Students who are interested in data engineering often choose computer science or a related field at the bachelor’s level. A bachelor’s degree in computer science, computer engineering, information systems, or a related field is often the minimum educational requirement for data engineers in GIS. Some employers may prefer candidates with master’s degrees in these fields. 

There are also online data engineering certificate programs that include coursework in data structures, computer programming languages, algorithms, and big-data analysis. Many computer science programs also require students to complete a project or capstone project that provides hands-on experience with real-world data analysis problems.

As geospatial analytics continues to grow as a strategic business tool and more organizations begin to leverage location-based data, geospatial data engineering as a career is gaining new recognition. Overall, online education in data science has gained a lot of traction over the years for offering the most relevant digital skills for students.

Software Tools Used by Data Engineers in GIS

An important part of the job of a data engineer is choosing which tools to use when creating new applications or updating existing data pipelines. There are many different types of software developers, each with its own toolkit. As you read through this list, think about which tools would be most helpful for your particular situation or environment.
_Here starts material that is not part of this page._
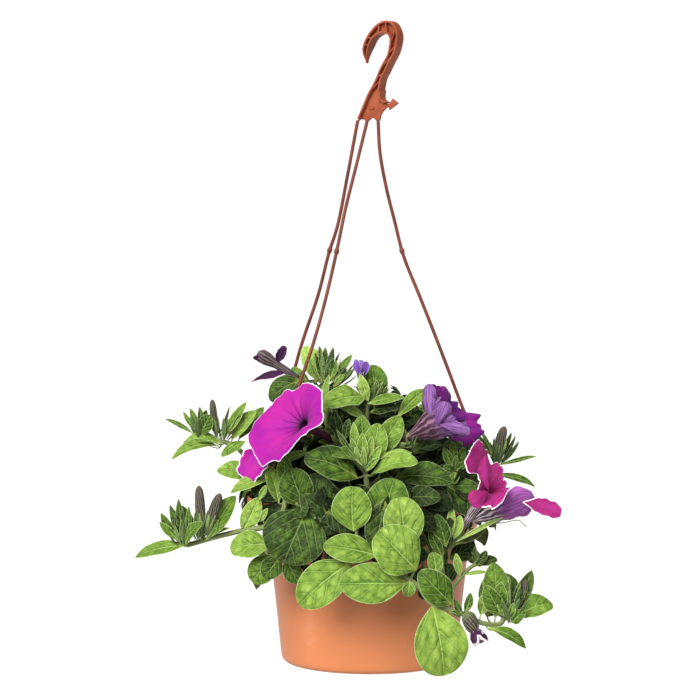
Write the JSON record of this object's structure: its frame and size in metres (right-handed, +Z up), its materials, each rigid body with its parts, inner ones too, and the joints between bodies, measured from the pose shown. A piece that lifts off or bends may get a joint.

Apache Spark – Spark is an open source data processing framework that is widely used for steam processing and data analytics. If you want to start a career in data engineering, this should be in your top 10 data science tools to learn.

Snowflake – Snowflake allows data engineers to build data pipelines and facilitates high-performance workflows. Although Snowflake is not open source, it’s still one of the most popular options for data warehouses and data analytics.

FME – Feature Manipulation Engine (FME) is a data integration platform where you set up workbenches to ingest, transform (through transformers), integrate, and store geospatial data 

ArcGIS Pro – ArcGIS Pro is the most recognized software in the GIS industry. Although functionality is still limited, it contains feature engineering tools to clean and integrate geospatial data.

Conclusion

If you love working with data, have excellent analytical skills, and thrive in a highly collaborative, team-based environment, the field of data engineering may be a great fit for you. But if you are interested in location-based data, then geospatial data engineering may be an even better fit for you.

As you’ve learned today, data engineers are a hybrid breed of engineers, data scientists, and computer programmers. They use their technical expertise to wrangle unstructured data, clean it up, and prepare it for analysis by data scientists. GIS data engineers just do it all spatially.

You can use this article to explore the different roles in data engineering and learn what skills are required for each role. You can also use this article to learn about the education path for data engineers in GIS and the software tools used by data engineers in GIS.